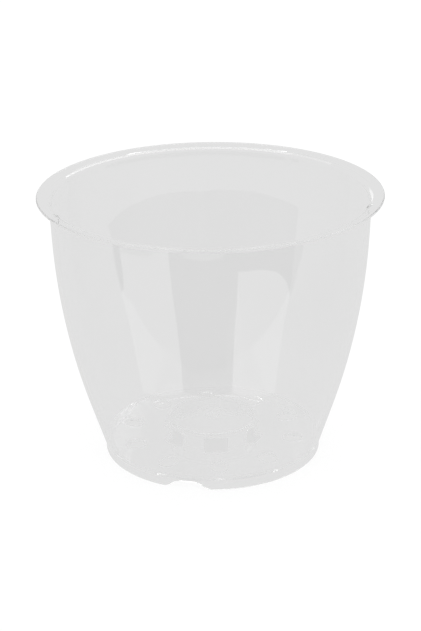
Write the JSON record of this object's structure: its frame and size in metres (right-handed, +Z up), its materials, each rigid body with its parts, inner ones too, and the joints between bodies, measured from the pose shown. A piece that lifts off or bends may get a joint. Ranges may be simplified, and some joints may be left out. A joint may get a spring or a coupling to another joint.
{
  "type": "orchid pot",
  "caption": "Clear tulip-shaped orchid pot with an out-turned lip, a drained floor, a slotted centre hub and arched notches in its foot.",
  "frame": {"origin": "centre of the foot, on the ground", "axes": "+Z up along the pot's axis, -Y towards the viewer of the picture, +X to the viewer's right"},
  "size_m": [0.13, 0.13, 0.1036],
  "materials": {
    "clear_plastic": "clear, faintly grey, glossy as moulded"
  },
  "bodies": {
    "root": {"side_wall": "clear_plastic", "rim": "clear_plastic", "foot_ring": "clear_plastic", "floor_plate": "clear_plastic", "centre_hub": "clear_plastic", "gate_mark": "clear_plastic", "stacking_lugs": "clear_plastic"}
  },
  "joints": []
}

--*--

Exercise goal
Restate the whole listing exactly, leaving out nothing.

The completed task
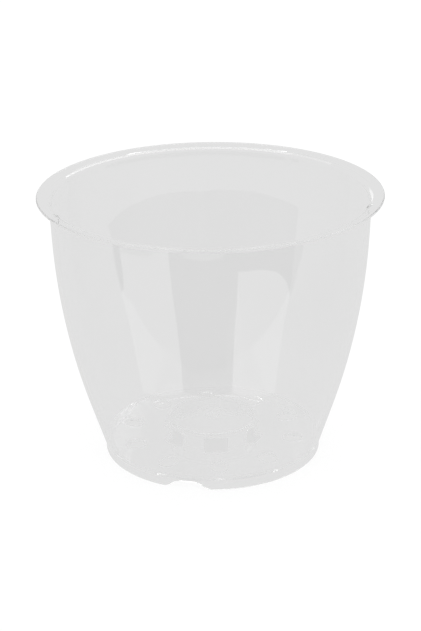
Write the JSON record of this object's structure: its frame and size in metres (right-handed, +Z up), its materials, each rigid body with its parts, inner ones too, and the joints between bodies, measured from the pose shown. A piece that lifts off or bends may get a joint. Ranges may be simplified, and some joints may be left out. A joint may get a spring or a coupling to another joint.
{
  "type": "orchid pot",
  "caption": "Clear tulip-shaped orchid pot with an out-turned lip, a drained floor, a slotted centre hub and arched notches in its foot.",
  "frame": {"origin": "centre of the foot, on the ground", "axes": "+Z up along the pot's axis, -Y towards the viewer of the picture, +X to the viewer's right"},
  "size_m": [0.13, 0.13, 0.1036],
  "materials": {
    "clear_plastic": "clear, faintly grey, glossy as moulded"
  },
  "bodies": {
    "root": {"side_wall": "clear_plastic", "rim": "clear_plastic", "foot_ring": "clear_plastic", "floor_plate": "clear_plastic", "centre_hub": "clear_plastic", "gate_mark": "clear_plastic", "stacking_lugs": "clear_plastic"}
  },
  "joints": []
}